Direction: All lines from the one with "table.update(leads())" through the one with "cad_parts[node].hide_render = cad_parts[node].hide_viewport", and only those, are to be reproduced exactly, both ends included.

Provided entries:
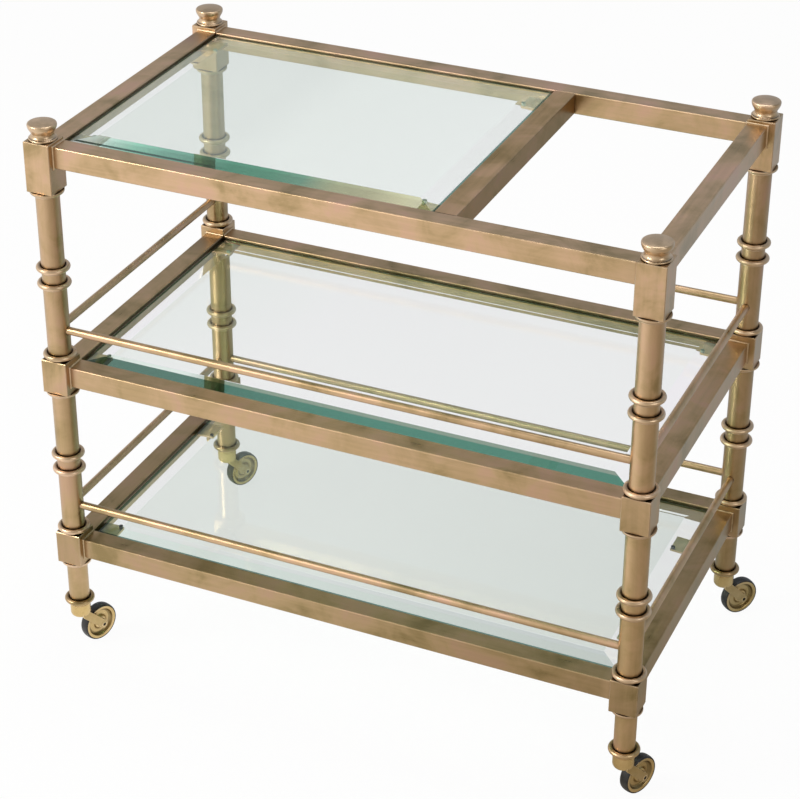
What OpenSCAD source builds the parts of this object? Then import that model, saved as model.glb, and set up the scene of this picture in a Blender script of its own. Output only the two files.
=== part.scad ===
// Three-tier serving trolley: square-tube rails between turned corner posts,
// bevelled glass shelves, round gallery rods and four swivelling wheels.
// The top tier is glazed on the left of a cross bar and open on its right.
// Origin: on the floor, under the middle of the footprint.
// +X runs along the long side, +Y towards the back and +Z up. Millimetres.

/* [Frame] */
// Distance between the post axes along the long side
post_span_x = 722; // [600:1:900]
// Distance between the post axes across the short side
post_span_y = 396; // [320:1:600]
// Clear height between the low and the middle corner blocks
lower_gap = 200; // [170:1:300]
// Clear height between the middle and the top corner blocks
upper_gap = 218.2; // [170:0.1:300]
// Clear width of the open bay to the right of the cross bar
bay_w = 208.5; // [120:0.5:260]

/* [Corner blocks] */
// Width of the square corner blocks
block_w = 33.5; // [31:0.5:40]
// Height of the top corner blocks
top_block_h = 62; // [50:1:80]
// Height of the middle and low corner blocks
block_h = 44; // [38:1:60]
// Chamfer along the edges of the blocks
block_edge = 0.8; // [0.4:0.1:2]

/* [Rails] */
// Width of the rails, seen from above
rail_w = 24.8; // [20:0.2:28]
// Height of the rails
rail_h = 26; // [20:0.5:32]
// Wall of the rails
rail_wall = 1.5; // [1:0.1:2.5]
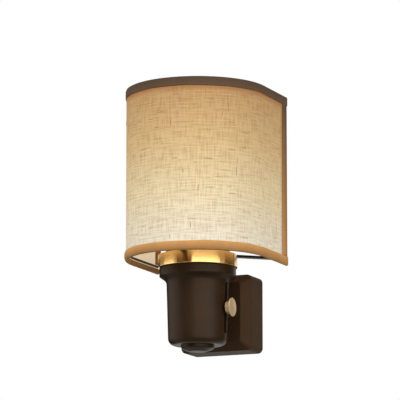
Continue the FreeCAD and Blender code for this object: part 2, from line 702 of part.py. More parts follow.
def leads():
    """Three internal leads: neutral and live through the neck, and the dimmed one."""
    behind = NECK_TUBE_FRONT - 2.4
    terminal = -BLADE_TAIL - 0.2
    solder_x = BLADE_PITCH / 2 - 0.6
    board = BOARD_X - GRIP
    under = HOLDER_LOW - GRIP
    side = AXIS_Y - BOARD_HALF_Y + 1.2
    neutral = lead([V(-solder_x, terminal, 0), V(-4.6, terminal - 1.6, 0),
                    V(-LEAD_X, LEAD_ENTRY_Y, 0), V(-LEAD_X, behind, 0),
                    V(-LEAD_X, behind, under)])
    live = lead([V(solder_x, terminal, 0), V(4.6, terminal - 1.6, 0),
                 V(LEAD_X, LEAD_ENTRY_Y, 0), V(LEAD_X, behind, 0),
                 V(LEAD_X, behind, LEAD_BOARD_Z), V(board, behind, LEAD_BOARD_Z)])
    dimmed = lead([V(board, side, LEAD_DIMMED_Z), V(LEAD_DIMMED_X, side, LEAD_DIMMED_Z),
                   V(LEAD_DIMMED_X, side, under)])
    return {"lead_neutral": neutral, "lead_live": live, "lead_dimmed": dimmed}


def pieces():
    """Every named piece of the lamp."""
    table = {
        "plug_block": plug_block(),
        "back_plate": back_plate(),
        "plate_screws": plate_screws(),
        "blade_neutral": blade(*BLADES[0]),
        "blade_live": blade(*BLADES[1]),
        "blade_carrier": blade_carrier(),
        "neck_spacer": neck_spacer(),
        "neck_tube": neck_tube(),
        "block_nut": block_nut(),
        "body_nut": body_nut(),
        "body_shell": body_shell(),
        "bottom_cap": bottom_cap(),
        "lamp_tube": lamp_tube(),
        "tube_nut": tube_nut(),
        "dimmer_board": dimmer_board(),
        "dimmer_track": dimmer_track(),
        "dimmer_carriage": dimmer_carriage(),
        "dimmer_knob": dimmer_knob(),
        "brass_collar": brass_collar(),
        "top_cap": top_cap(),
        "lampholder": lampholder(),
        "screw_shell": screw_shell(),
        "centre_contact": centre_contact(),
        "retaining_ring": retaining_ring(),
        "bulb_cap": bulb_cap(),
        "bulb_insulator": bulb_insulator(),
        "bulb_tip": bulb_tip(),
        "bulb_glass": bulb_glass(),
        "bulb_stem": bulb_stem(),
        "shade_spider": shade_spider(),
        "hoop_bottom": frame_wire(WIRE_LOW),
        "hoop_top": frame_wire(WIRE_TOP),
        "upright_left": upright_wire(-1),
        "upright_right": upright_wire(1),
        "shade_liner": shade_liner(),
        "shade_linen": shade_linen(),
        "tape_bottom": edge_tape(SHADE_LOW, 1, TAPE_INNER_LOW),
        "tape_top": edge_tape(SHADE_TOP, -1, TAPE_W),
        "tape_left": side_tape(-1),
        "tape_right": side_tape(1),
    }
    table.update(leads())
    return table


os.makedirs("parts", exist_ok=True)
for piece_name, piece_shape in pieces().items():
    save(piece_name, piece_shape)
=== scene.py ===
import logging
import math
from dataclasses import dataclass, field
from enum import Enum

import bmesh
import bpy
from bmesh.types import BMesh, BMVert
from bpy.types import ID, Material, Node, NodeSocket, NodeTree, Object
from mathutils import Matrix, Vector


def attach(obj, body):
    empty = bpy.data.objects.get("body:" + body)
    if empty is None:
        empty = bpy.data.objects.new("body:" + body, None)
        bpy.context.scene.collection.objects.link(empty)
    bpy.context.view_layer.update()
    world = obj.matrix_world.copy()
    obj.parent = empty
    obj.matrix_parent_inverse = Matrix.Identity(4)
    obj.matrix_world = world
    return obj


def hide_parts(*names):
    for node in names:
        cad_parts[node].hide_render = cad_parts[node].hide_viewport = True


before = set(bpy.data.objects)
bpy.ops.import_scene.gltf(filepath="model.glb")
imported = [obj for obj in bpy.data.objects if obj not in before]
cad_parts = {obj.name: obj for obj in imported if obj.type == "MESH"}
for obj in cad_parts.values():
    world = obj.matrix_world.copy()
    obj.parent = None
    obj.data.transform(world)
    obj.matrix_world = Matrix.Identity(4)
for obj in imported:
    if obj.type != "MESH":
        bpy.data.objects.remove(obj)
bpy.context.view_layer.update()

LOG = logging.getLogger("night_light")
MM = 0.001

# Camera of the photograph, found by fitting it to the object's edges
CAMERA_PLACE = Vector((0.69536, -1.65901, -0.26035))
CAMERA_YAW = math.radians(23.25)
CAMERA_PITCH = math.radians(10.39)
FOCAL_PIXELS = 3136.3
FRAME_PIXELS = 400
SENSOR_MM = 36.0

AXIS_Y = -43.8 * MM      # upright axis of the body, the bulb and the shade


class Grain(Enum):
    """Which way a metal was brushed or drawn, as the scale of its noise on each axis."""

    AROUND = (0.02, 0.02, 1.0)
    ALONG = (1.0, 0.03, 1.0)


class Edge(Enum):
    """Long edge of the shade that a tape binds, and the way its legs stand from it."""

    BOTTOM = 1
    TOP = -1


class Side(Enum):
    """Upright back edge of the shade, by the sign of its place across the lamp."""

    LEFT = -1
    RIGHT = 1


def linear(colour: str) -> tuple[float, float, float, float]:
    """Turn an sRGB hex colour into linear values.

    Args:
        colour: Six hex digits with a leading hash.

    Returns:
        Linear red, green and blue, and full opacity.
    """
    parts = [int(colour[i:i + 2], 16) / 255 for i in (1, 3, 5)]
    spread = [c / 12.92 if c <= 0.04045 else ((c + 0.055) / 1.055) ** 2.4 for c in parts]
    return (*spread, 1.0)


def add_node(tree: NodeTree, kind: str, inputs: dict | None = None,
             **settings: object) -> Node:
    """Add one node with its settings, values and links.

    Args:
        tree: Tree that takes the node.
        kind: Blender's identifier of the node.
        inputs: Socket name or index to a value, or to an output socket to link from.
        **settings: Properties of the node itself.

    Returns:
        The new node.
    """
    node = tree.nodes.new(kind)
    for name, value in settings.items():
        setattr(node, name, value)
    for name, value in (inputs or {}).items():
        if isinstance(value, NodeSocket):
            tree.links.new(value, node.inputs[name])
        else:
            node.inputs[name].default_value = value
    return node


def put(name: str, data: ID) -> Object:
    """Make an object of a mesh, lamp or camera and link it to the scene."""
    thing = bpy.data.objects.new(name, data)
    bpy.context.scene.collection.objects.link(thing)
    return thing


class Finish:
    """Base of every finish: starts a material and keeps one copy of it."""

    made: dict[str, Material] = {}
    name: str

    def material(self) -> Material:
        """Make this finish's material on first use.

        Returns:
            The one material of its name.
        """
        if self.name not in Finish.made:
            material = bpy.data.materials.new(self.name)
            material.use_nodes = True
            material.node_tree.nodes.clear()
            shader = self.shade(material.node_tree)
            add_node(material.node_tree, "ShaderNodeOutputMaterial",
                     {"Surface": shader.outputs[0]})
            Finish.made[self.name] = material
        return Finish.made[self.name]

    def shade(self, tree: NodeTree) -> Node:
        """Build the nodes of this finish.

        Args:
            tree: The material's tree.

        Returns:
            The shader node.
        """
        raise NotImplementedError


@dataclass(frozen=True)
class MouldedPlastic(Finish):
    """Injection-moulded ABS or phenolic, spark-eroded matt: soft broad highlights."""

    name: str
    colour: str
    worn: str
    roughness: float = 0.46
    specular: float = 0.5
    grain_mm: float = 0.9     # real spark grain is near 0.1 mm, drawn coarser to show
    depth: float = 0.04
    handling_mm: float = 14.0

    def shade(self, tree: NodeTree) -> Node:
        """Add fine grain in bump and roughness, and a faint cloud of handling.

        Args:
            tree: The material's tree.

        Returns:
            The shader node.
        """
        place = add_node(tree, "ShaderNodeTexCoord").outputs["Object"]
        grain = add_node(tree, "ShaderNodeTexNoise", {
            "Vector": place, "Scale": 1 / (self.grain_mm * MM), "Detail": 3.0})
        cloud = add_node(tree, "ShaderNodeTexNoise", {
            "Vector": place, "Scale": 1 / (self.handling_mm * MM), "Detail": 2.0})
        tint = add_node(tree, "ShaderNodeMix", {
            "Factor": cloud.outputs["Fac"], "A": linear(self.colour), "B": linear(self.worn)},
            data_type="RGBA")
        rough = add_node(tree, "ShaderNodeMapRange", {
            "Value": grain.outputs["Fac"], "To Min": self.roughness - 0.05,
            "To Max": self.roughness + 0.07})
        bump = add_node(tree, "ShaderNodeBump", {
            "Height": grain.outputs["Fac"], "Strength": 0.25, "Distance": self.depth * MM})
        return add_node(tree, "ShaderNodeBsdfPrincipled", {
            "Base Color": tint.outputs["Result"], "Roughness": rough.outputs["Result"],
            "Normal": bump.outputs["Normal"], "IOR": 1.5,
            "Specular IOR Level": self.specular})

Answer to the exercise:
    table.update(leads())
    return table


os.makedirs("parts", exist_ok=True)
for piece_name, piece_shape in pieces().items():
    save(piece_name, piece_shape)
=== scene.py ===
import logging
import math
from dataclasses import dataclass, field
from enum import Enum

import bmesh
import bpy
from bmesh.types import BMesh, BMVert
from bpy.types import ID, Material, Node, NodeSocket, NodeTree, Object
from mathutils import Matrix, Vector


def attach(obj, body):
    empty = bpy.data.objects.get("body:" + body)
    if empty is None:
        empty = bpy.data.objects.new("body:" + body, None)
        bpy.context.scene.collection.objects.link(empty)
    bpy.context.view_layer.update()
    world = obj.matrix_world.copy()
    obj.parent = empty
    obj.matrix_parent_inverse = Matrix.Identity(4)
    obj.matrix_world = world
    return obj


def hide_parts(*names):
    for node in names:
        cad_parts[node].hide_render = cad_parts[node].hide_viewport = True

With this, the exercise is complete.